### Task inputs
______

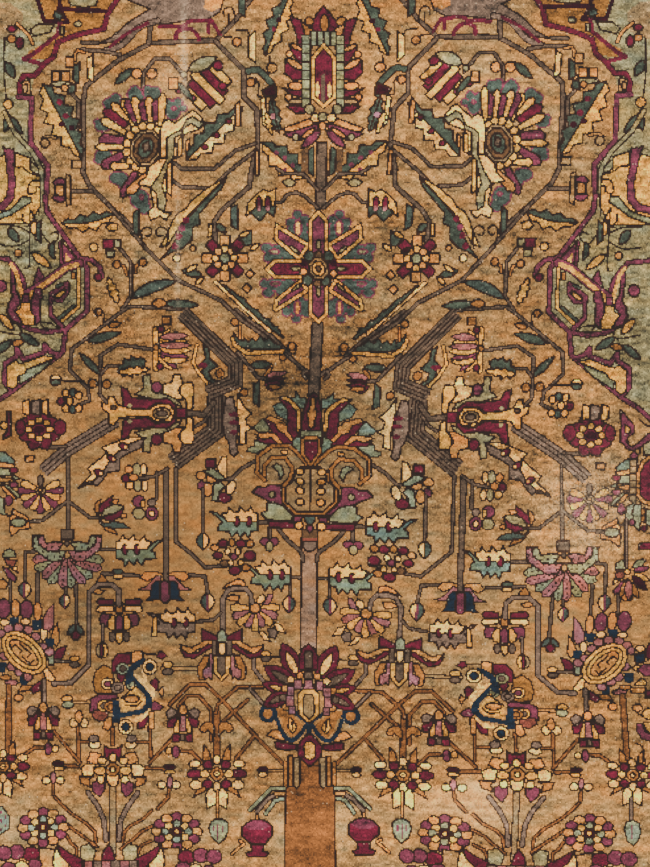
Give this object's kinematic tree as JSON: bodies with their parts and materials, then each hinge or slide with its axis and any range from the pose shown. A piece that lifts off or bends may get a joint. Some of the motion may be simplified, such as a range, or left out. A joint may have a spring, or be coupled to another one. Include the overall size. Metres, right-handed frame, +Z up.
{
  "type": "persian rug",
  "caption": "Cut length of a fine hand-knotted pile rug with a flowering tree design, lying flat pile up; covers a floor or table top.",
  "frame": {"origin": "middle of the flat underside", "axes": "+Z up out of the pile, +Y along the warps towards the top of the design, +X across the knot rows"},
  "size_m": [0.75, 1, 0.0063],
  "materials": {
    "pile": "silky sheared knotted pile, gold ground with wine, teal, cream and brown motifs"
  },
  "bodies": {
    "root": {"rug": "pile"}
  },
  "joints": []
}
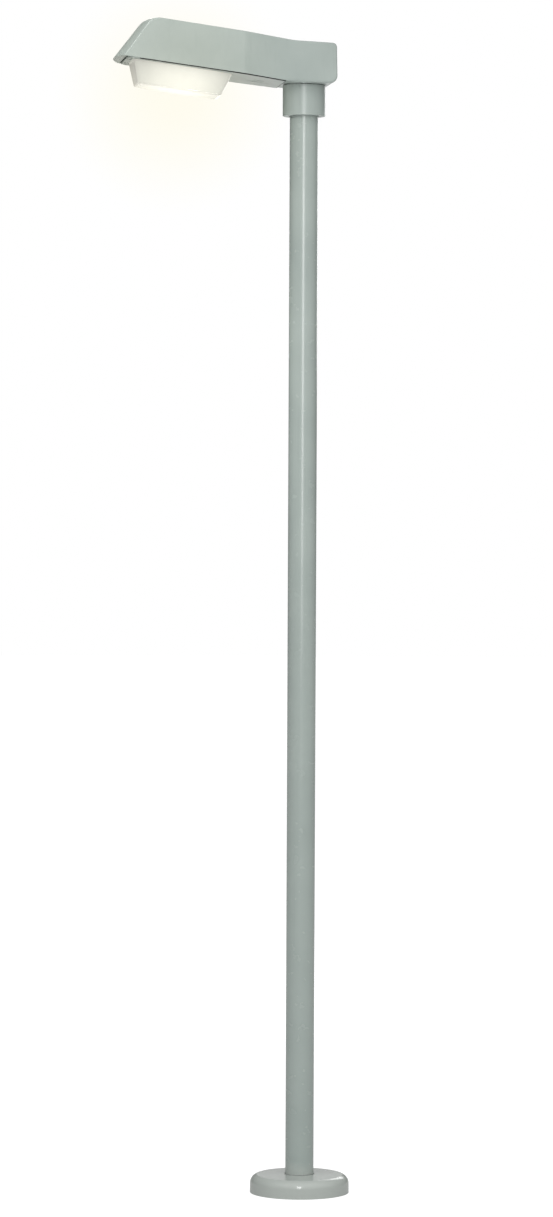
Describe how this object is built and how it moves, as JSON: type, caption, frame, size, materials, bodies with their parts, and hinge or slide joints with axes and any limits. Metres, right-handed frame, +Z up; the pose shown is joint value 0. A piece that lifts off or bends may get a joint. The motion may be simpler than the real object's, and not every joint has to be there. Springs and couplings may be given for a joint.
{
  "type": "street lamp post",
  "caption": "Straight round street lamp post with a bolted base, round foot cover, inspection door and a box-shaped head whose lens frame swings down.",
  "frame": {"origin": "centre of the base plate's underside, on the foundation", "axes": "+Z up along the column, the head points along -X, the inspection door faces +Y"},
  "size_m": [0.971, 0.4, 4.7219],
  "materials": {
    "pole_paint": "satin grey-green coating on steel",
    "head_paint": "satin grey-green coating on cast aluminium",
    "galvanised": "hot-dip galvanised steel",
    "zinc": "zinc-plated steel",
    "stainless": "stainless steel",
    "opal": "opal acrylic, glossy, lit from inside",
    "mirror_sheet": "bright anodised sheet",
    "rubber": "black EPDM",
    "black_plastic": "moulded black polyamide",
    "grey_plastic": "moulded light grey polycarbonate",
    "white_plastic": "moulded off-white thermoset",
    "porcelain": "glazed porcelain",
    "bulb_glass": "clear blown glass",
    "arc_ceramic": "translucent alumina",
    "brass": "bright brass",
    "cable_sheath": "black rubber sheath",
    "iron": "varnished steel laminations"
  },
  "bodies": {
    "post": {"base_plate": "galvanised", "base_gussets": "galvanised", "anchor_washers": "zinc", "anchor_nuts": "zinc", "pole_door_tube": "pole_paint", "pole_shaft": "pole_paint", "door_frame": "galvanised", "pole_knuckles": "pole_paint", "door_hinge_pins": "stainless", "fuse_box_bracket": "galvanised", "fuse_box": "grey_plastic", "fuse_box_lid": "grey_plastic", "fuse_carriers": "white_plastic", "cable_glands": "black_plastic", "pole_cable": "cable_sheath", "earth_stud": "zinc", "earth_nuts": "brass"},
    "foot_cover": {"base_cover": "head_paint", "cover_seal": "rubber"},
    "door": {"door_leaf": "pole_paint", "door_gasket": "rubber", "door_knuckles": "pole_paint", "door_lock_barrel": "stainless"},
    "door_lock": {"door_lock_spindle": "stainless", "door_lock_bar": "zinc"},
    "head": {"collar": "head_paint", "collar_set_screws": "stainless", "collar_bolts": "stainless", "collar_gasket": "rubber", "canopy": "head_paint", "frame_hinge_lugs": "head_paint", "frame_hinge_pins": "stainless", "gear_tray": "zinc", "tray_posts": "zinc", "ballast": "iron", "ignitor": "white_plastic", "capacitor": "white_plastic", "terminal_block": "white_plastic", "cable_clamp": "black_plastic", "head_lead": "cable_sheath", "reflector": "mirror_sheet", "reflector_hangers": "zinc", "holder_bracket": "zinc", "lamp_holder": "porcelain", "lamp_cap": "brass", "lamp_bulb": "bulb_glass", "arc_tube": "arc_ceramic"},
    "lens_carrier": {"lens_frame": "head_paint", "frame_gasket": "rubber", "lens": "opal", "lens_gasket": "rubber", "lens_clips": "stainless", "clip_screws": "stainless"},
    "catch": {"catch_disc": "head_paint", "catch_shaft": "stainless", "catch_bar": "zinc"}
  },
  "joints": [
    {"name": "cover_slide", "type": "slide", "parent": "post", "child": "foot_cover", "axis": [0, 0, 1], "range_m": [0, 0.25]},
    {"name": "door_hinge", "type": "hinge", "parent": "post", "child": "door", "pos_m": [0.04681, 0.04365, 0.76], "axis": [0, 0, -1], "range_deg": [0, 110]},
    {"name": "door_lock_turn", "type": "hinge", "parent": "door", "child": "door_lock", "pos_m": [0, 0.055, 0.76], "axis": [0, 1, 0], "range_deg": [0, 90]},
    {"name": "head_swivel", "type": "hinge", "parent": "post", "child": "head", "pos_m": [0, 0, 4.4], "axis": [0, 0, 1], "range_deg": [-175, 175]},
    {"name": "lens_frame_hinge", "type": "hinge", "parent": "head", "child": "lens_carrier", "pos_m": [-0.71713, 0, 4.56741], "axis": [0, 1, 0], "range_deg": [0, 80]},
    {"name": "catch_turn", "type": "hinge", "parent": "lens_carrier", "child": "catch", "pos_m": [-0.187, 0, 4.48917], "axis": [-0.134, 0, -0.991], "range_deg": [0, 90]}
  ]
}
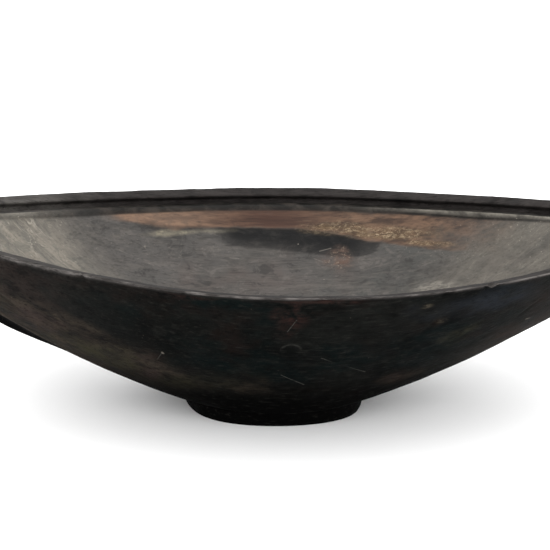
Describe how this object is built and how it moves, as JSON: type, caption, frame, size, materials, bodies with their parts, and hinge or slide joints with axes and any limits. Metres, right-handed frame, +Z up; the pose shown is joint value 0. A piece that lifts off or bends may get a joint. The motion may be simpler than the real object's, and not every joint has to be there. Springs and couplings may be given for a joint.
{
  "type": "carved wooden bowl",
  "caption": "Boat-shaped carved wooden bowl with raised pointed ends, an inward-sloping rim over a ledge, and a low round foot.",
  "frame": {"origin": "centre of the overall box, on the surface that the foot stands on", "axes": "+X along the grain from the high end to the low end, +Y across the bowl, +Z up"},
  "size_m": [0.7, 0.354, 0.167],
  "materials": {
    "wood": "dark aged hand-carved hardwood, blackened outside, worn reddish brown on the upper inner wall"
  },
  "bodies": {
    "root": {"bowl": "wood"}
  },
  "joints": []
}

______

### Short task
Copy all of the data. Keep every word exactly as it is.

### The output
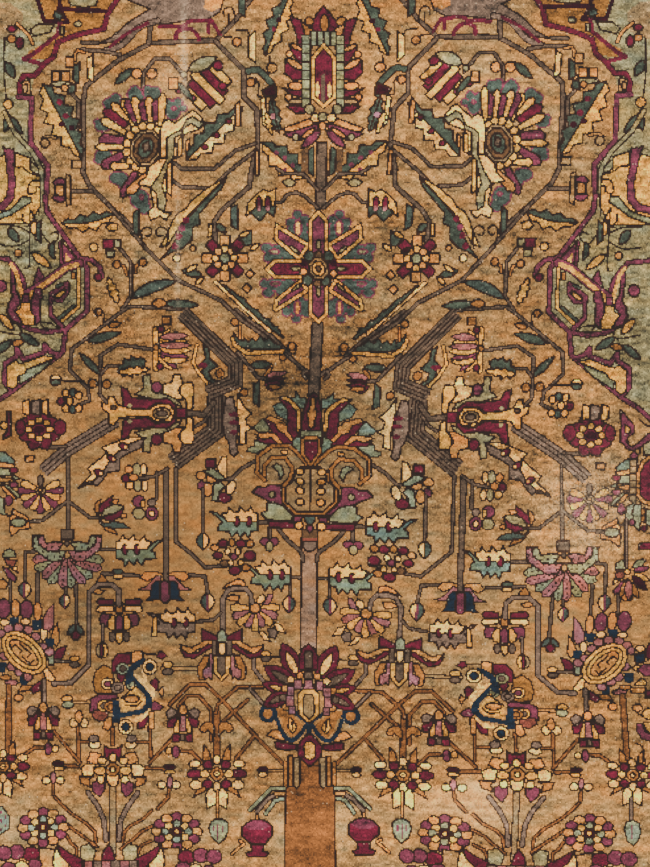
Give this object's kinematic tree as JSON: bodies with their parts and materials, then each hinge or slide with its axis and any range from the pose shown. A piece that lifts off or bends may get a joint. Some of the motion may be simplified, such as a range, or left out. A joint may have a spring, or be coupled to another one. Include the overall size. Metres, right-handed frame, +Z up.
{
  "type": "persian rug",
  "caption": "Cut length of a fine hand-knotted pile rug with a flowering tree design, lying flat pile up; covers a floor or table top.",
  "frame": {"origin": "middle of the flat underside", "axes": "+Z up out of the pile, +Y along the warps towards the top of the design, +X across the knot rows"},
  "size_m": [0.75, 1, 0.0063],
  "materials": {
    "pile": "silky sheared knotted pile, gold ground with wine, teal, cream and brown motifs"
  },
  "bodies": {
    "root": {"rug": "pile"}
  },
  "joints": []
}
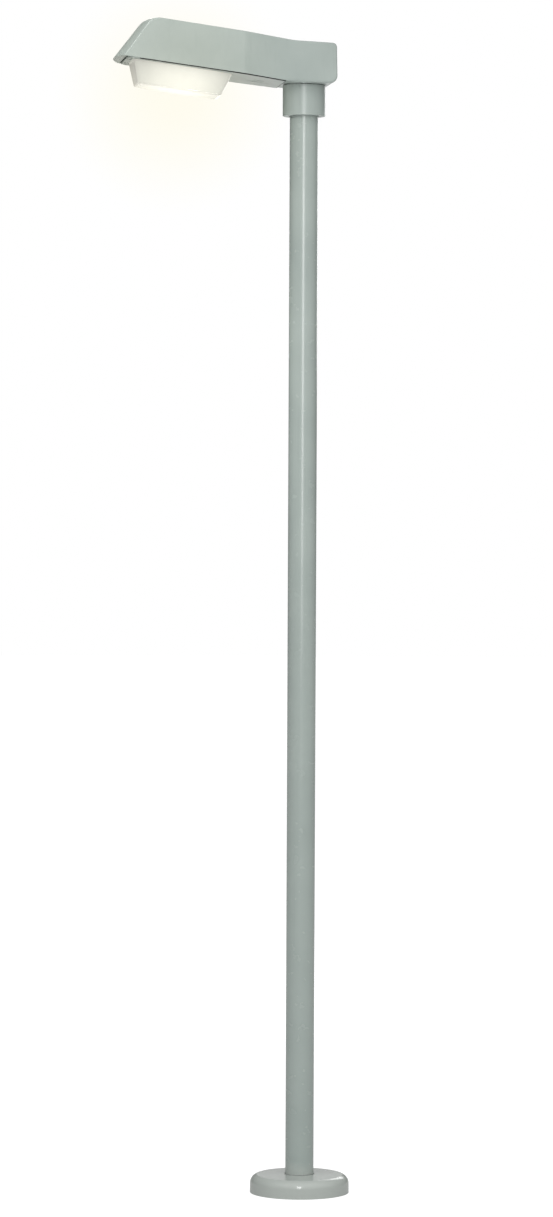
Describe how this object is built and how it moves, as JSON: type, caption, frame, size, materials, bodies with their parts, and hinge or slide joints with axes and any limits. Metres, right-handed frame, +Z up; the pose shown is joint value 0. A piece that lifts off or bends may get a joint. The motion may be simpler than the real object's, and not every joint has to be there. Springs and couplings may be given for a joint.
{
  "type": "street lamp post",
  "caption": "Straight round street lamp post with a bolted base, round foot cover, inspection door and a box-shaped head whose lens frame swings down.",
  "frame": {"origin": "centre of the base plate's underside, on the foundation", "axes": "+Z up along the column, the head points along -X, the inspection door faces +Y"},
  "size_m": [0.971, 0.4, 4.7219],
  "materials": {
    "pole_paint": "satin grey-green coating on steel",
    "head_paint": "satin grey-green coating on cast aluminium",
    "galvanised": "hot-dip galvanised steel",
    "zinc": "zinc-plated steel",
    "stainless": "stainless steel",
    "opal": "opal acrylic, glossy, lit from inside",
    "mirror_sheet": "bright anodised sheet",
    "rubber": "black EPDM",
    "black_plastic": "moulded black polyamide",
    "grey_plastic": "moulded light grey polycarbonate",
    "white_plastic": "moulded off-white thermoset",
    "porcelain": "glazed porcelain",
    "bulb_glass": "clear blown glass",
    "arc_ceramic": "translucent alumina",
    "brass": "bright brass",
    "cable_sheath": "black rubber sheath",
    "iron": "varnished steel laminations"
  },
  "bodies": {
    "post": {"base_plate": "galvanised", "base_gussets": "galvanised", "anchor_washers": "zinc", "anchor_nuts": "zinc", "pole_door_tube": "pole_paint", "pole_shaft": "pole_paint", "door_frame": "galvanised", "pole_knuckles": "pole_paint", "door_hinge_pins": "stainless", "fuse_box_bracket": "galvanised", "fuse_box": "grey_plastic", "fuse_box_lid": "grey_plastic", "fuse_carriers": "white_plastic", "cable_glands": "black_plastic", "pole_cable": "cable_sheath", "earth_stud": "zinc", "earth_nuts": "brass"},
    "foot_cover": {"base_cover": "head_paint", "cover_seal": "rubber"},
    "door": {"door_leaf": "pole_paint", "door_gasket": "rubber", "door_knuckles": "pole_paint", "door_lock_barrel": "stainless"},
    "door_lock": {"door_lock_spindle": "stainless", "door_lock_bar": "zinc"},
    "head": {"collar": "head_paint", "collar_set_screws": "stainless", "collar_bolts": "stainless", "collar_gasket": "rubber", "canopy": "head_paint", "frame_hinge_lugs": "head_paint", "frame_hinge_pins": "stainless", "gear_tray": "zinc", "tray_posts": "zinc", "ballast": "iron", "ignitor": "white_plastic", "capacitor": "white_plastic", "terminal_block": "white_plastic", "cable_clamp": "black_plastic", "head_lead": "cable_sheath", "reflector": "mirror_sheet", "reflector_hangers": "zinc", "holder_bracket": "zinc", "lamp_holder": "porcelain", "lamp_cap": "brass", "lamp_bulb": "bulb_glass", "arc_tube": "arc_ceramic"},
    "lens_carrier": {"lens_frame": "head_paint", "frame_gasket": "rubber", "lens": "opal", "lens_gasket": "rubber", "lens_clips": "stainless", "clip_screws": "stainless"},
    "catch": {"catch_disc": "head_paint", "catch_shaft": "stainless", "catch_bar": "zinc"}
  },
  "joints": [
    {"name": "cover_slide", "type": "slide", "parent": "post", "child": "foot_cover", "axis": [0, 0, 1], "range_m": [0, 0.25]},
    {"name": "door_hinge", "type": "hinge", "parent": "post", "child": "door", "pos_m": [0.04681, 0.04365, 0.76], "axis": [0, 0, -1], "range_deg": [0, 110]},
    {"name": "door_lock_turn", "type": "hinge", "parent": "door", "child": "door_lock", "pos_m": [0, 0.055, 0.76], "axis": [0, 1, 0], "range_deg": [0, 90]},
    {"name": "head_swivel", "type": "hinge", "parent": "post", "child": "head", "pos_m": [0, 0, 4.4], "axis": [0, 0, 1], "range_deg": [-175, 175]},
    {"name": "lens_frame_hinge", "type": "hinge", "parent": "head", "child": "lens_carrier", "pos_m": [-0.71713, 0, 4.56741], "axis": [0, 1, 0], "range_deg": [0, 80]},
    {"name": "catch_turn", "type": "hinge", "parent": "lens_carrier", "child": "catch", "pos_m": [-0.187, 0, 4.48917], "axis": [-0.134, 0, -0.991], "range_deg": [0, 90]}
  ]
}
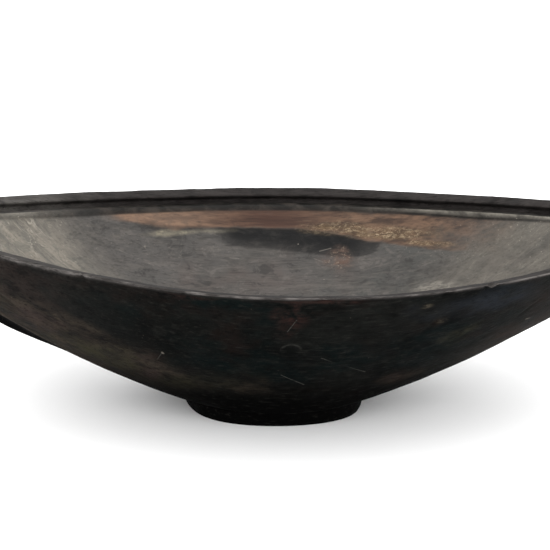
Describe how this object is built and how it moves, as JSON: type, caption, frame, size, materials, bodies with their parts, and hinge or slide joints with axes and any limits. Metres, right-handed frame, +Z up; the pose shown is joint value 0. A piece that lifts off or bends may get a joint. The motion may be simpler than the real object's, and not every joint has to be there. Springs and couplings may be given for a joint.
{
  "type": "carved wooden bowl",
  "caption": "Boat-shaped carved wooden bowl with raised pointed ends, an inward-sloping rim over a ledge, and a low round foot.",
  "frame": {"origin": "centre of the overall box, on the surface that the foot stands on", "axes": "+X along the grain from the high end to the low end, +Y across the bowl, +Z up"},
  "size_m": [0.7, 0.354, 0.167],
  "materials": {
    "wood": "dark aged hand-carved hardwood, blackened outside, worn reddish brown on the upper inner wall"
  },
  "bodies": {
    "root": {"bowl": "wood"}
  },
  "joints": []
}